Our latest MIT SMR and Deloitte Digital study reveals a first-time uptick in digital maturity in organizations around the world
Posted by Dr. Doug Palmer on June 29, 2018.
My colleagues and I at Deloitte just completed our 2018 global study of digital trends with MIT Sloan Management Review. This is our fourth year studying the transformative impact of digital business on companies around the world. This year’s study, based on a survey of more than 4,300 business executives, managers, and analysts, shows that more companies are making the necessary changes to adapt their organizations from a traditional environment to a digital environment. As part of this process, companies are evolving how they learn and lead to successfully compete in a continually changing market.
The research shows that these evolving learning and leadership models are making new demands not only of the organization, but also of individuals:
- Employees need be able to learn and develop new skills and capabilities to succeed in a digital business environment. While employees appear eager to learn, their companies may not be providing the development opportunities they need to succeed.
- Leaders also need new capabilities to guide their organizations in a digital environment. Only the digitally maturing companies recognize the need and are developing their leaders with the necessary capabilities.
- Legacy older companies, often restricted by what drove their original success, face unique challenges as they seek new ways to learn and lead in a digital environment.
For the first time in four years, we observed companies making progress in their digital journey: The percentage of respondents who report their company is in the early stage of digital disruption has dropped nearly 9 percentage points from last year, while those reporting their company is in the developing and maturing stages have gone up approximately 3 and 5 percentage points, respectively.1
This uptick indicates to us that companies are beginning to make the necessary changes to adapt their organizations from a traditional environment to a digital environment, including adopting new ways of learning and leading.

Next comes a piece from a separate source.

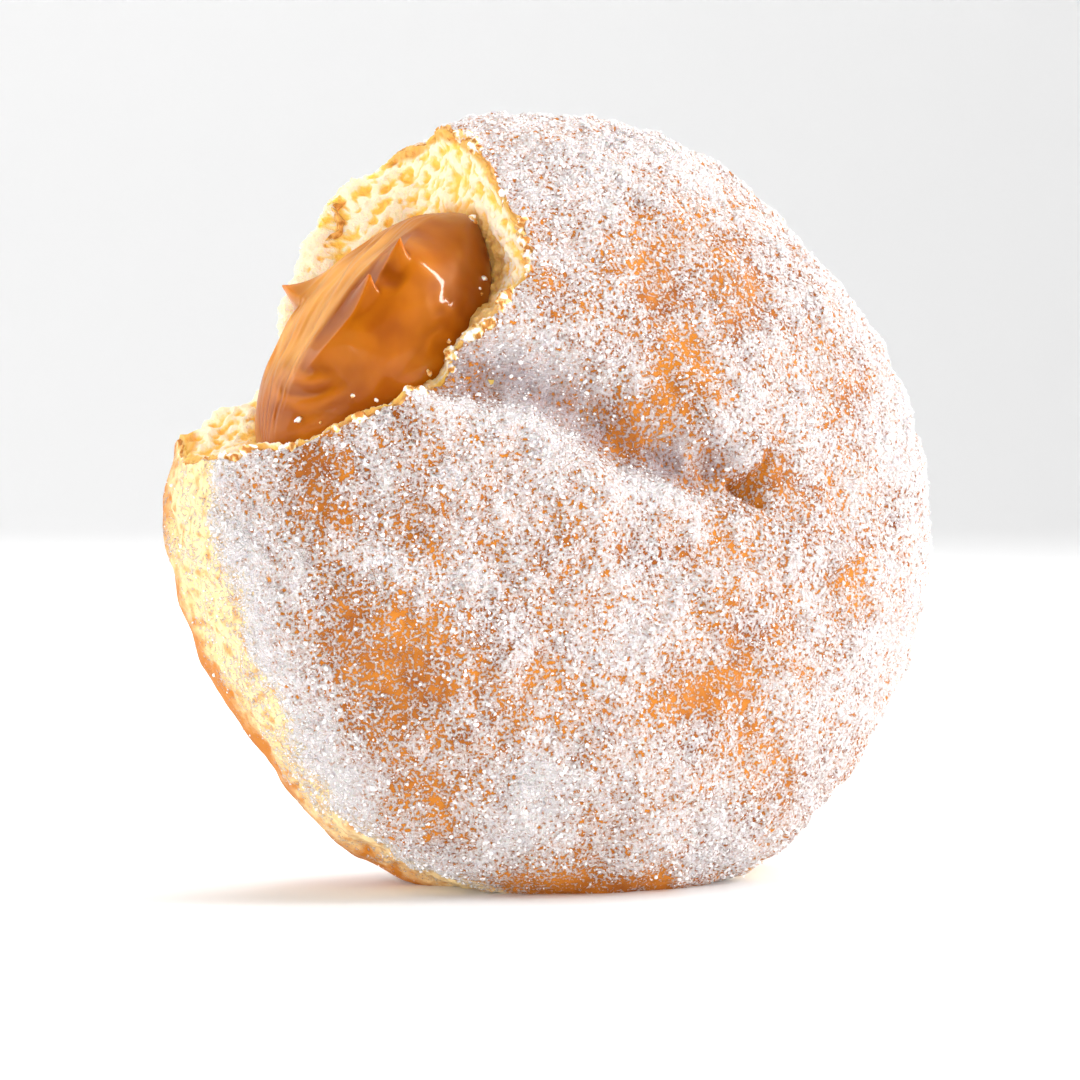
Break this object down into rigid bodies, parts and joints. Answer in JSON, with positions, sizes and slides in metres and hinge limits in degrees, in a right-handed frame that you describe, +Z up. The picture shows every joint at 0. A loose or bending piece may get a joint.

Employees need new digital learning opportunities
Because the digital business environment is fundamentally different from the traditional business environment—faster, more distributed, more collaborative—new ways of learning are necessary. Employees are stepping up and want to learn: Nearly half (44 percent) of those surveyed said they need to update their skills “continually.” But they may be getting little support from organizations to do so. Nearly 30 percent of respondents from early-stage companies explicitly indicate that their company provides little to no support for developing digital skills. In addition, only a third of all respondents are satisfied with how their organization is helping them prepare for working in a digital environment.
New ways of leading are required
Most respondents we surveyed, including those from digitally maturing companies, acknowledge their leaders need new capabilities to succeed in a digital environment. Respondents expect their company leaders to be able to provide a clear digital vision, develop conditions that support organizational innovation, and empower people to think differently. Only digitally maturing companies, though, are helping their leaders develop these necessary capabilities. Respondents from digitally maturing organizations are four times more likely to say their companies are effectively developing digital leaders, compared to respondents from early-stage companies.
Our survey also found that employees will increasingly be expected to take on greater leadership roles as decision-making is pushed further into the organization. However, there is a disconnect between executive and middle managers. While 59 percent of CEOs believe they are pushing decision-making down, only about one-third of vice-president and director-level respondents report that it is happening. A similar disconnect exists when we examine companies of different sizes and ages and in different industries. Respondents from smaller companies, younger companies, and the digitally native sectors are more likely to say their organizations are distributing decision-making further into the organization.
Legacy organizations face greater hurdles
Legacy companies, those established organizations older than 25 years, are taking strides to adapt and thrive in a digital world, but more progress is needed. These companies face unique challenges with respect to digital business compared to younger companies. We found that older companies are less likely to be distributing decision-making in their organizations, and their employees appear more resistant to change than peers in younger companies. Furthermore, what drove legacy company success in the past will likely not drive it in the future; companies must continually evolve and adapt. In the report, we suggest ways legacy companies can overcome these challenges through insights from leading companies that exemplify the changes in leadership, learning, and mind-set required for digital maturity.
Opportunities to better learn and lead exist for all
Whether you’re an executive or an employee, in a young start-up or an older legacy company, we all have an opportunity to evolve how we learn and lead in a digital environment. Now is the time for you and your organization to establish conditions that support learning and leading in a rapidly changing digital world. We hope you’ll access the full report and explore the interactive charts included and use them to progress on your own digital journey.
1 To measure digital maturity, we asked respondents to “imagine an ideal organization utilizing digital technologies and capabilities to improve processes, engage talent across the organization, and drive new value-generating business models.” We then asked respondents to rate their company against that ideal on a scale of 1 to 10. Three maturity groups were observed: early (1-3), developing (4-6), and maturing (7-10).